Repeat, line for line, the entries printed below.
● ● ●
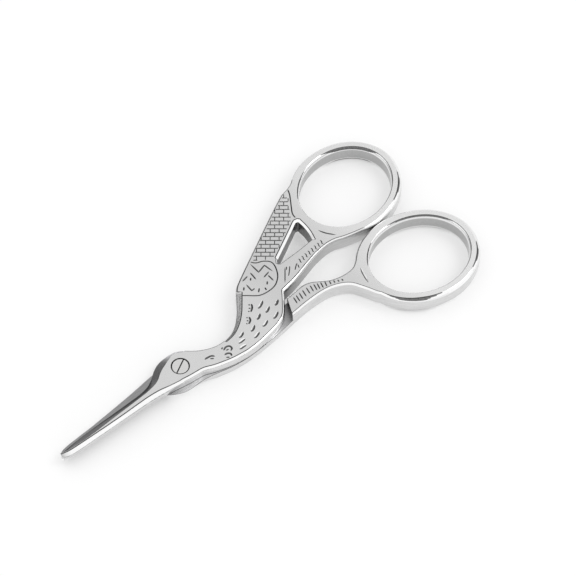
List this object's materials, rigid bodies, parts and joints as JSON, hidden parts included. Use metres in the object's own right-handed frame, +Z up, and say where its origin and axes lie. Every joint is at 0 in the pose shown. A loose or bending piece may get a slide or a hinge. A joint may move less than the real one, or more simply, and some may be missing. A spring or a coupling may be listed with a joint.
{
  "type": "stork embroidery scissors",
  "caption": "Slim sharp-pointed steel embroidery scissors in the shape of a stork, with its beak as the blades and two oval finger rings.",
  "frame": {"origin": "on the pivot axis, in the plane of the table that the closed scissors lie on", "axes": "+X along the scissors from the pivot to the finger rings, with the tips at -X; +Y towards the front half's ring; +Z up out of the table, along the pivot"},
  "size_m": [0.0922, 0.0432, 0.004],
  "materials": {
    "polished_steel": "bright nickel-plated, softly brushed on the faces, polished on the rounded edges",
    "screw_steel": "satin, turned face"
  },
  "bodies": {
    "back": {"back_half": "polished_steel", "pivot_screw": "screw_steel"},
    "front": {"front_half": "polished_steel"}
  },
  "joints": [
    {"name": "blade_pivot", "type": "hinge", "parent": "back", "child": "front", "pos_m": [0, 0, 0.003], "axis": [0, 0, 1], "range_deg": [0, 60]}
  ]
}
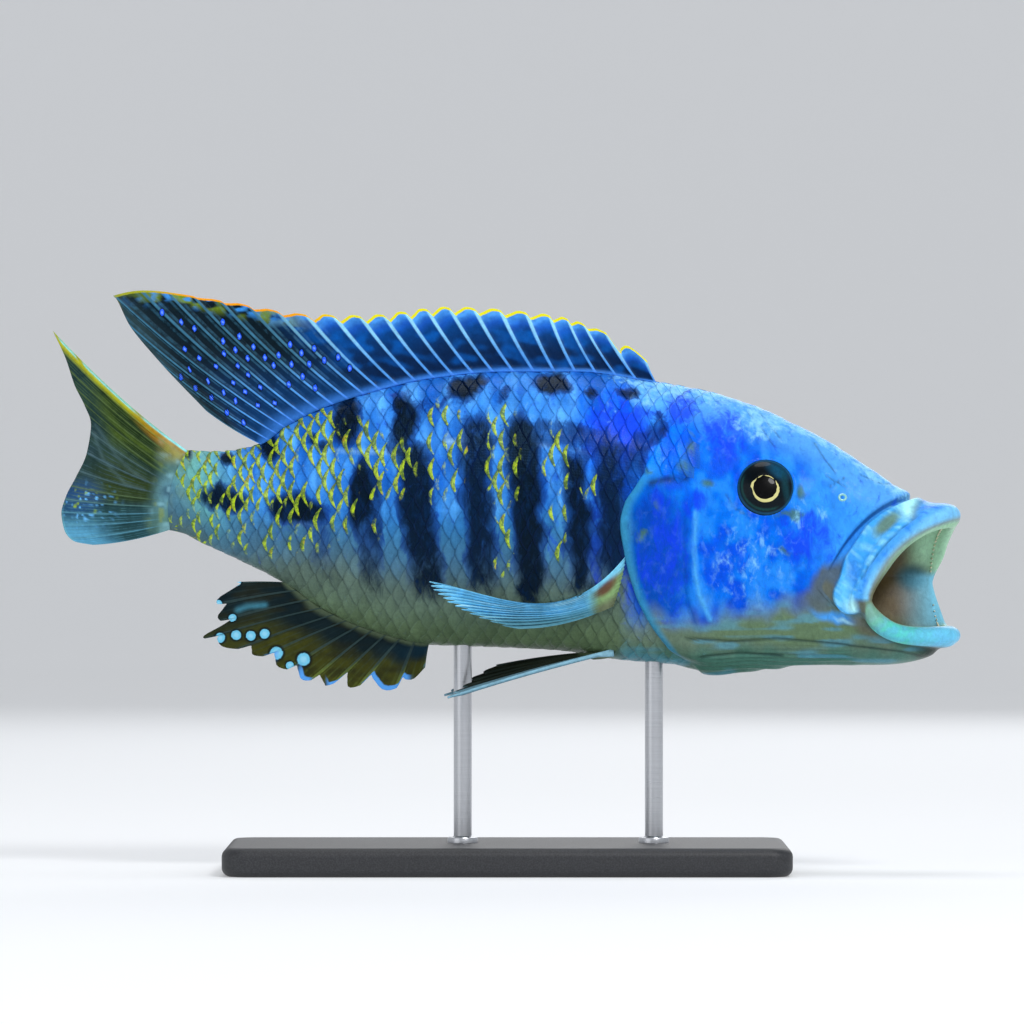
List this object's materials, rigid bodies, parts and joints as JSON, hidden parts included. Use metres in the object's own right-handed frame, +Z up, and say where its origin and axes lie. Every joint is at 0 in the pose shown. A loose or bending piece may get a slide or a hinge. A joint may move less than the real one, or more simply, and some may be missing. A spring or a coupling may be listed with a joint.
{
  "type": "fish display model",
  "caption": "Life-size still model of a blue male Lake Malawi cichlid with its mouth wide open, held on two rods over a flat plate.",
  "frame": {"origin": "middle of the underside of the stand's plate, which is also the bottom middle of the whole model's box", "axes": "+X from the tail to the open mouth, along the fish; +Y to the fish's left, away from the picture's camera; +Z up"},
  "size_m": [0.2508, 0.084, 0.1609],
  "materials": {
    "head": "wet blue skin, light on the nape, grey-green under the jaw",
    "gill_cover": "wet deep blue skin with small dark green flecks",
    "lips": "smooth wet light-blue skin",
    "eyes": "clear and glossy over a dark iris with a thin gold ring",
    "flank": "overlapping scales, blue with black bars and yellow-green edges, dark grey-green belly",
    "tail_stalk": "overlapping scales, pale blue and green with black blotches",
    "dorsal_fin": "dark blue membrane with light-blue rays and a yellow edge",
    "anal_fin": "black and olive membrane with pale-blue spots",
    "tail_fin": "olive membrane with fine rays, pale blue along its lower edge",
    "pectoral_fins": "thin light-blue membrane with fine rays",
    "pelvic_fins": "black membrane with a pale leading edge",
    "stand_base": "dark grey painted plate with rounded edges",
    "stand_rods": "plain steel rod"
  },
  "bodies": {
    "root": {"head": "head", "gill_cover_right": "gill_cover", "gill_cover_left": "gill_cover", "upper_jaw": "lips", "lower_jaw": "lips", "eye_right": "eyes", "eye_left": "eyes", "trunk_front": "flank", "trunk_rear": "flank", "tail_stalk": "tail_stalk", "dorsal_fin": "dorsal_fin", "anal_fin": "anal_fin", "caudal_fin": "tail_fin", "pectoral_fin_right": "pectoral_fins", "pectoral_fin_left": "pectoral_fins", "pelvic_fin_right": "pelvic_fins", "pelvic_fin_left": "pelvic_fins", "stand_base": "stand_base", "stand_rod_front": "stand_rods", "stand_rod_rear": "stand_rods"}
  },
  "joints": []
}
● ● ●
--- RESULT FOR THIS EXERCISE ---
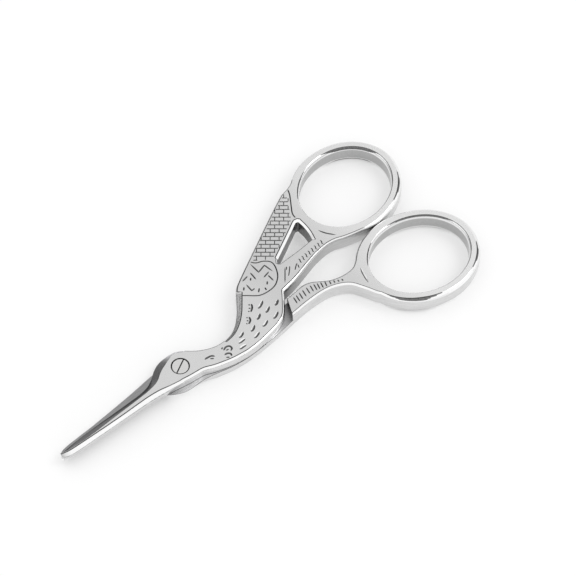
List this object's materials, rigid bodies, parts and joints as JSON, hidden parts included. Use metres in the object's own right-handed frame, +Z up, and say where its origin and axes lie. Every joint is at 0 in the pose shown. A loose or bending piece may get a slide or a hinge. A joint may move less than the real one, or more simply, and some may be missing. A spring or a coupling may be listed with a joint.
{
  "type": "stork embroidery scissors",
  "caption": "Slim sharp-pointed steel embroidery scissors in the shape of a stork, with its beak as the blades and two oval finger rings.",
  "frame": {"origin": "on the pivot axis, in the plane of the table that the closed scissors lie on", "axes": "+X along the scissors from the pivot to the finger rings, with the tips at -X; +Y towards the front half's ring; +Z up out of the table, along the pivot"},
  "size_m": [0.0922, 0.0432, 0.004],
  "materials": {
    "polished_steel": "bright nickel-plated, softly brushed on the faces, polished on the rounded edges",
    "screw_steel": "satin, turned face"
  },
  "bodies": {
    "back": {"back_half": "polished_steel", "pivot_screw": "screw_steel"},
    "front": {"front_half": "polished_steel"}
  },
  "joints": [
    {"name": "blade_pivot", "type": "hinge", "parent": "back", "child": "front", "pos_m": [0, 0, 0.003], "axis": [0, 0, 1], "range_deg": [0, 60]}
  ]
}
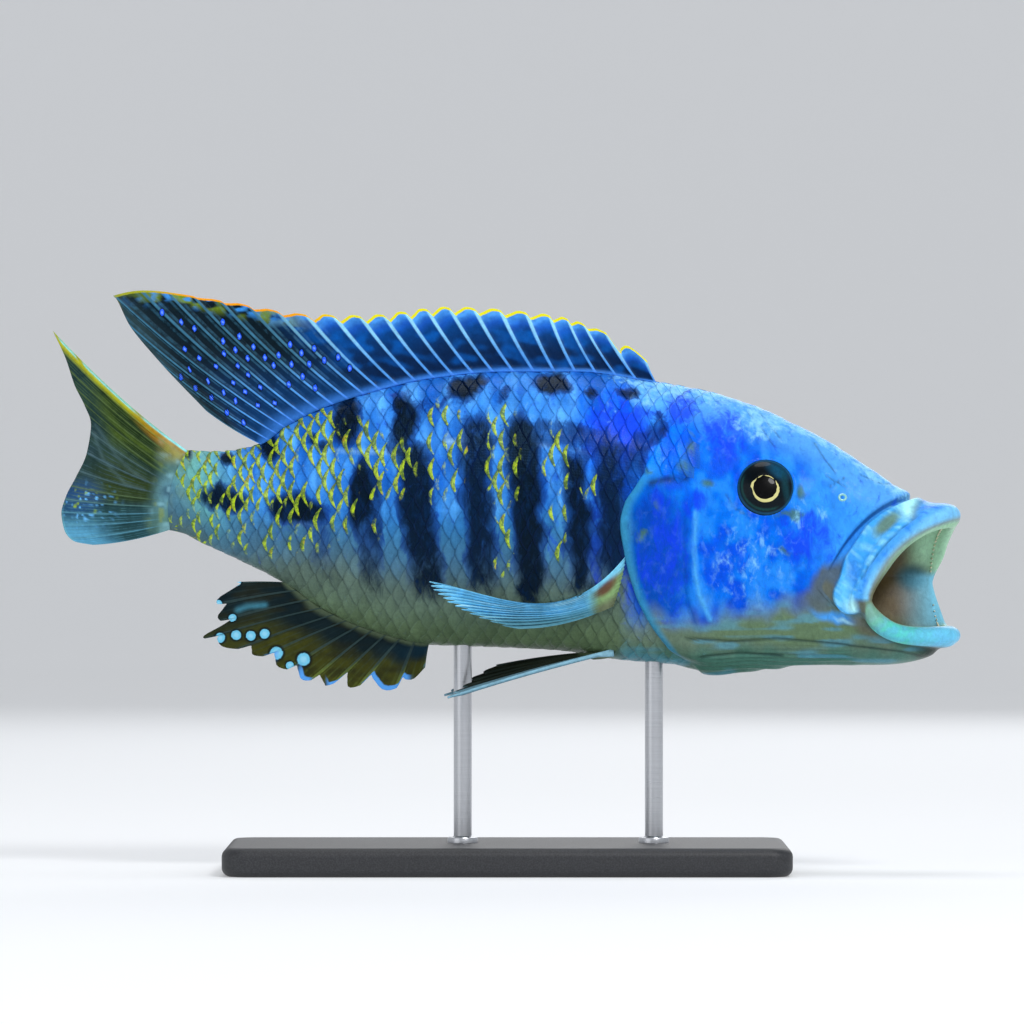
List this object's materials, rigid bodies, parts and joints as JSON, hidden parts included. Use metres in the object's own right-handed frame, +Z up, and say where its origin and axes lie. Every joint is at 0 in the pose shown. A loose or bending piece may get a slide or a hinge. A joint may move less than the real one, or more simply, and some may be missing. A spring or a coupling may be listed with a joint.
{
  "type": "fish display model",
  "caption": "Life-size still model of a blue male Lake Malawi cichlid with its mouth wide open, held on two rods over a flat plate.",
  "frame": {"origin": "middle of the underside of the stand's plate, which is also the bottom middle of the whole model's box", "axes": "+X from the tail to the open mouth, along the fish; +Y to the fish's left, away from the picture's camera; +Z up"},
  "size_m": [0.2508, 0.084, 0.1609],
  "materials": {
    "head": "wet blue skin, light on the nape, grey-green under the jaw",
    "gill_cover": "wet deep blue skin with small dark green flecks",
    "lips": "smooth wet light-blue skin",
    "eyes": "clear and glossy over a dark iris with a thin gold ring",
    "flank": "overlapping scales, blue with black bars and yellow-green edges, dark grey-green belly",
    "tail_stalk": "overlapping scales, pale blue and green with black blotches",
    "dorsal_fin": "dark blue membrane with light-blue rays and a yellow edge",
    "anal_fin": "black and olive membrane with pale-blue spots",
    "tail_fin": "olive membrane with fine rays, pale blue along its lower edge",
    "pectoral_fins": "thin light-blue membrane with fine rays",
    "pelvic_fins": "black membrane with a pale leading edge",
    "stand_base": "dark grey painted plate with rounded edges",
    "stand_rods": "plain steel rod"
  },
  "bodies": {
    "root": {"head": "head", "gill_cover_right": "gill_cover", "gill_cover_left": "gill_cover", "upper_jaw": "lips", "lower_jaw": "lips", "eye_right": "eyes", "eye_left": "eyes", "trunk_front": "flank", "trunk_rear": "flank", "tail_stalk": "tail_stalk", "dorsal_fin": "dorsal_fin", "anal_fin": "anal_fin", "caudal_fin": "tail_fin", "pectoral_fin_right": "pectoral_fins", "pectoral_fin_left": "pectoral_fins", "pelvic_fin_right": "pelvic_fins", "pelvic_fin_left": "pelvic_fins", "stand_base": "stand_base", "stand_rod_front": "stand_rods", "stand_rod_rear": "stand_rods"}
  },
  "joints": []
}